Central bank freezes benchmark interest rate at 2.5% on global economic recovery

Bank of Korea Gov. Kim Choong-soo said Thursday that it was highly “inappropriate” to say that the country was able to achieve current account surpluses mainly due to its undervalued currency.

The governor’s remarks to the press came after the BOK monetary policy committee unanimously decided to keep its key base rate unchanged at 2.5 percent for the sixth straight month.

Gov. Kim said that Korea saw “surpluses mostly through trade with emerging economies, not with developed economies,” adding that Asia’s fourth-largest economy has current account deficits with the U.S. and Japan.

The BOK chief went on to say that not only the tech sector but all industries will have seen the benefit of a current account surplus stemming from the devaluation of the won.

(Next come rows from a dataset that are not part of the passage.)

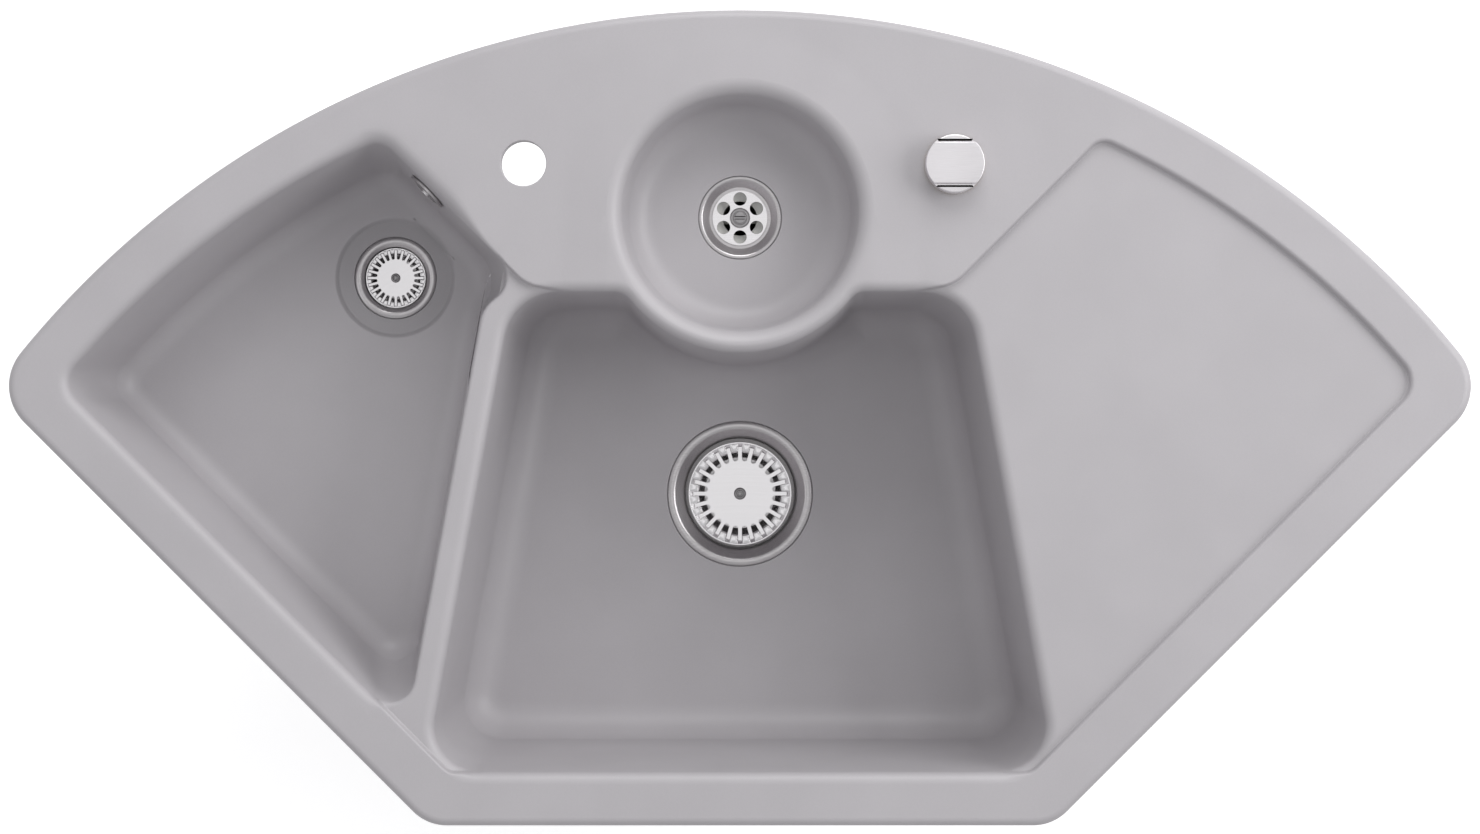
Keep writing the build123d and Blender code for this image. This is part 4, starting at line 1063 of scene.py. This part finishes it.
    def lip_radius(self, points: np.ndarray) -> np.ndarray:
        """Rounding of the side bowl's lip at each point: crisp on the divider, wide on the shoulder."""
        divider, shoulder = self.divider_side, self.shoulder_side
        from_divider = points[:, 0] * divider.a + points[:, 1] * divider.b - divider.c
        from_shoulder = points[:, 0] * shoulder.a + points[:, 1] * shoulder.b - shoulder.c
        wide = self.side_lip + (self.shoulder_lip - self.side_lip) * (1 - smooth(from_shoulder / 40))
        return self.divider_lip + (wide - self.divider_lip) * smooth(from_divider / 40)

    def level(self, points: np.ndarray) -> np.ndarray:
        """Height of the deck without its bowls.

        Args:
            points: Rows of x and y.

        Returns:
            One height for each point.
        """
        width = self.step_width(points)
        drop = np.zeros(len(points))
        for edge in self.fields:
            drop = np.maximum(drop, step_share(-outside_distance(points, edge) / width))
        reach = np.where(
            points[:, 1] > self.small_y,
            np.hypot(points[:, 0], points[:, 1] - self.small_y),
            np.abs(points[:, 0]),
        )
        near = (points[:, 1] > self.basin_rear - 60) & (drop < 0.01)
        rise = np.clip((self.collar_outer - reach) / (self.collar_outer - self.collar_inner), 0, 1) * near
        return self.deck - drop * (self.deck - self.recess) + rise * self.collar_rise

    def height(self, points: np.ndarray) -> np.ndarray:
        """Height of the ceramic's upper face outside its bowls.

        Args:
            points: Rows of x and y.

        Returns:
            One height for each point.
        """
        small = np.hypot(points[:, 0], points[:, 1] - self.small_y) - self.small_radius
        return (
            self.level(points)
            - lip_drop(outside_distance(points, self.basin_ring), np.full(len(points), self.basin_lip))
            - lip_drop(outside_distance(points, self.side_ring), self.lip_radius(points))
            - lip_drop(small, np.full(len(points), self.small_lip))
        )

    def clearance(self, points: np.ndarray) -> np.ndarray:
        """Distance of points from every edge of the upper face; negative in a bowl or a hole."""
        holes = [
            np.hypot(points[:, 0] - x, points[:, 1] - y) - self.hole_radius - self.hole_rounding
            for x, y in (self.tap, self.knob)
        ]
        return np.minimum.reduce(
            [
                outside_distance(points, self.basin_ring),
                outside_distance(points, self.side_ring),
                np.hypot(points[:, 0], points[:, 1] - self.small_y) - self.small_radius,
                -outside_distance(points, self.rim_ring),
                *holes,
            ]
        )

    def plan_lines(self) -> list[tuple[list[Point], bool]]:
        """Lines that the upper face's triangles follow, and whether each is an edge of the face."""
        lines: list[tuple[list[Point], bool]] = [
            (self.rim_ring, True),
            (self.basin_ring, True),
            (self.side_ring, True),
            (flat_circle(0, self.small_y, self.small_radius, BOWL_FACETS), True),
        ]
        hole = self.hole_radius + self.hole_rounding
        for x, y in (self.tap, self.knob):
            lines.append((flat_circle(x, y, hole, HOLE_FACETS), True))
            lines.append((flat_circle(x, y, hole + 0.8, HOLE_FACETS), False))
        lines.append((self.rim_outline.ring(self.rim_edge + 1.0), False))
        turns = [math.radians(t) for t in (6, 13, 21, 30, 40, 51, 63, 76, 90)]
        for turn in turns:
            share = 1 - math.cos(turn)
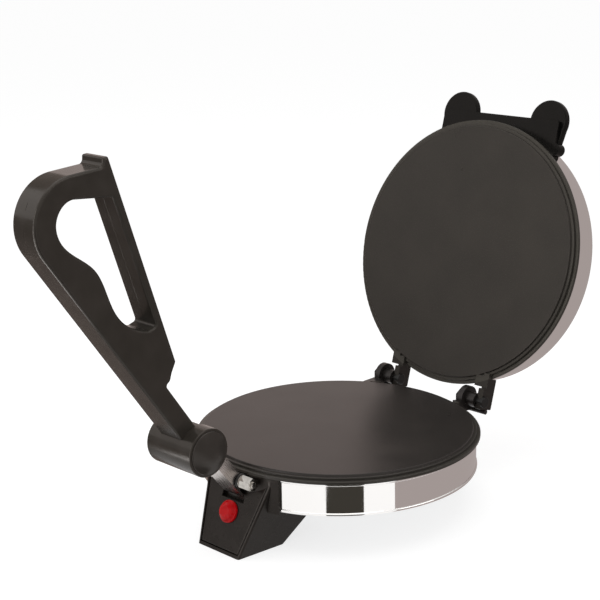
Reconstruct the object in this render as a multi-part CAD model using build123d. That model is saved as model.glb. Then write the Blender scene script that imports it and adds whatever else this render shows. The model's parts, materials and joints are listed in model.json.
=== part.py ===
"""Electric roti maker: two heated 8 inch plates, the upper one in a hinged lid, pressed together by a
folding lever at the front.

Millimetres, +Z up. The origin is the centre of the lower cooking face, +Y points to the lid hinges and
the lever stands at the front, towards -Y. The lid is drawn open and the lever leaning outwards.
"""
from build123d import *
import os
from math import cos, radians, sin, tan

# ---------------------------------------------------------------- driving sizes
# shells, stainless sheet; the drum's radius sets the size of the cooker
shell_radius = 105.0
shell_wall = 0.9
drum_height = 24.8
lid_height = 26.4
bead_height = 2.4            # rolled bead along each open edge
bead_stand = 0.9             # how far a bead stands out of the shell
flange_width = 6.0           # turned-in flange at the bottom of the drum
lid_corner = 5.0             # rounded edge of the lid's top

# cooking plates, cast aluminium
rim_stand = 3.0              # plate's edge outside its shell
face_inset = 5.6             # flat cooking face inside the plate's edge
rim_depth = 5.6              # from the cooking face to the underside of the edge
plate_thickness = 6.0
step_depth = 1.5             # first step of the edge
step_height = 1.9            # from the first step down to the second
rim_rounding = 0.5
spigot_depth = 3.2           # ring under the edge that centres the plate in its shell
spigot_wall = 3.0
closed_gap = 0.6             # between the two faces with the lid down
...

However, this was not the case for Korea, Kim said, indicating that the current forex rate shows “no gap” with what the market expected and is at an appropriate level.

His comment on the foreign exchange and current account was seen as a response to the U.S. Department of Treasury, which called on Korea to maintain a transparent foreign exchange market and reduce its reliance on exports.

“We are concerned at reports Korea is intervening in the (forex) market to resist appreciation in the context of a large and widening current account surplus,” the U.S. Department of the Treasury said in a report presented to the Congress on International Economic and Exchange Rate Policies on Oct. 30, 2013.

Korea recorded a current account surplus for the 20th consecutive month as of September with the cumulative surplus reaching $48.79 billion in January-September this year, nearly double that of the same period last year.

The BOK forecast the country’s total annual surplus to hit $63 billion, accounting for more than 5 percent of its gross domestic product this year.

Gov. Kim said that the economy is getting better and the BOK expected to see a turnaround in facility investments. He added that signs pointed to the real estate market also improving on the back of the government’s tax cut revisions for housing transactions.

However, it remained to be seen whether the housing market would fully stabilize, he noted.

External uncertainty concerning quantitative easing tapering in the U.S. still poses a downside risk to the Korean economy, the governor said.

Nonetheless, the Korean central bank froze its key rate as it maintained its forecast that Korea will grow 2.8 percent this year and 3.8 percent next year on the back of global recovery.